Markets are effectively pre-positioning for either outcome.


December Rate Decision: Likely Scenarios

Scenario 1: 25 bps Cut (45–50% probability)

Would require:

  • Weak November jobs report
  • Inflation showing clear deceleration

Market reaction:

  • Growth stocks rally
  • REITs bounce
  • Dollar weakens
  • Long-duration assets outperform

Scenario 2: Hold Rates Steady (50–55% probability)

Would align with current Fed messaging.

Market reaction:

  • Initial equity pullback
  • Financials outperform
  • Short-term yields rise
  • Dollar strengthens

Scenario 3: Hawkish Hold (Low probability)

Would signal an extended pause into Q1 2026.

Market reaction:

  • Sharp market correction
  • Strong dollar
  • More volatility into year-end

Key Data to Watch Before the December Meeting

1. November Jobs Report (Dec 6)

Consensus: 180K jobs
Impact:

  • Below 150K → strengthens case for a cut
  • Above 200K → likely eliminates December cut

2. November CPI (Dec 11)

After the meeting — affects January path.

3. Fedspeak before blackout (through Dec 6)

Any hawkish or dovish tone shift may move markets.


Looking Ahead to 2026

Even if the Fed cuts in December, most major institutions expect a slower easing cycle next year.

  • Goldman Sachs: Two cuts (Mar + Jun 2026)
  • BlackRock: Fed funds at 3.4% by end of 2026
  • Morgan Stanley: Q1 2026 pause likely

The Fed’s decision to end QT on December 1 effectively adds extra liquidity — a subtle easing measure regardless of the rate outcome.


The Bottom Line

The December Fed meeting has evolved into one of the most uncertain policy decisions of the year.
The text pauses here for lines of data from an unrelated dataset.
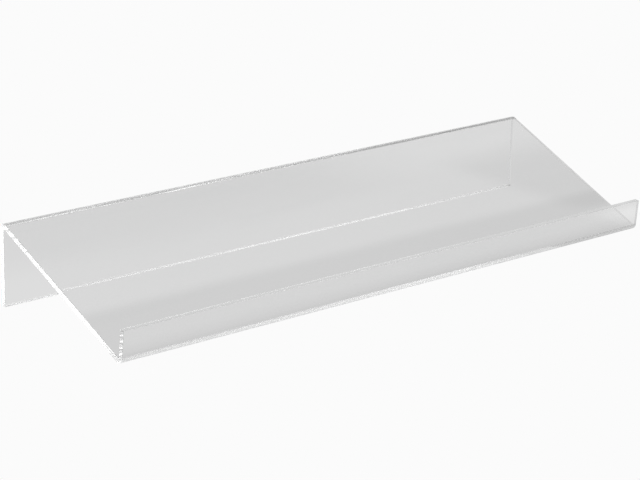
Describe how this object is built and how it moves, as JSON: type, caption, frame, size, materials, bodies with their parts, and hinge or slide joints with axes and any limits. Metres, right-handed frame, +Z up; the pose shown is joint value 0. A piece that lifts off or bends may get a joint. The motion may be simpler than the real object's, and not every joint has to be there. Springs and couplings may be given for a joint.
{
  "type": "magazine rack",
  "caption": "Free-standing magazine rack bent from clear acrylic sheet, with an upright back leg, a long sloping shelf and a low front lip.",
  "frame": {"origin": "centre of the footprint, on the surface that the rack stands on", "axes": "+X along the bends, +Z up; the lip is at -Y and the leg at +Y"},
  "size_m": [0.6, 0.18, 0.075],
  "materials": {
    "clear_acrylic": "clear cast acrylic, glossy faces, flame-polished edges"
  },
  "bodies": {
    "root": {"bent_sheet": "clear_acrylic"}
  },
  "joints": []
}
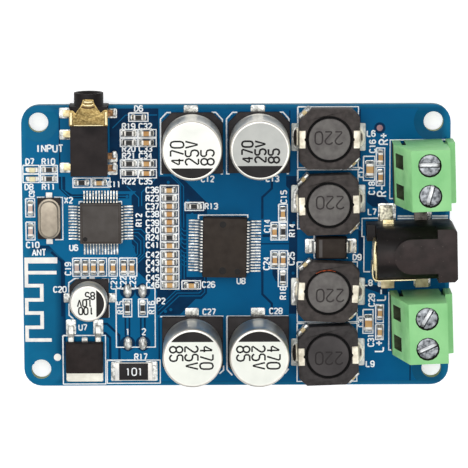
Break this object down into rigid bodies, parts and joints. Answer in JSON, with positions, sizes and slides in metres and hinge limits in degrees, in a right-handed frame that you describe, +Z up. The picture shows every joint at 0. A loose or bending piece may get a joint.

Inflation remains sticky, the labor market is softening, and internal Fed disagreement is unusually high.

For traders, this environment creates significant opportunity — but also elevated risk.

What to Do Now

  • Monitor CME FedWatch Tool daily
  • Track November jobs data (Dec 6)
  • Prepare for rate-sensitive sector volatility
  • Consider hedging ahead of the announcement
  • Expect sharp moves on December 10 regardless of outcome

The Fed’s December decision will shape the market’s trajectory into 2026 — and with the FOMC more divided than ever, the path forward is anything but certain.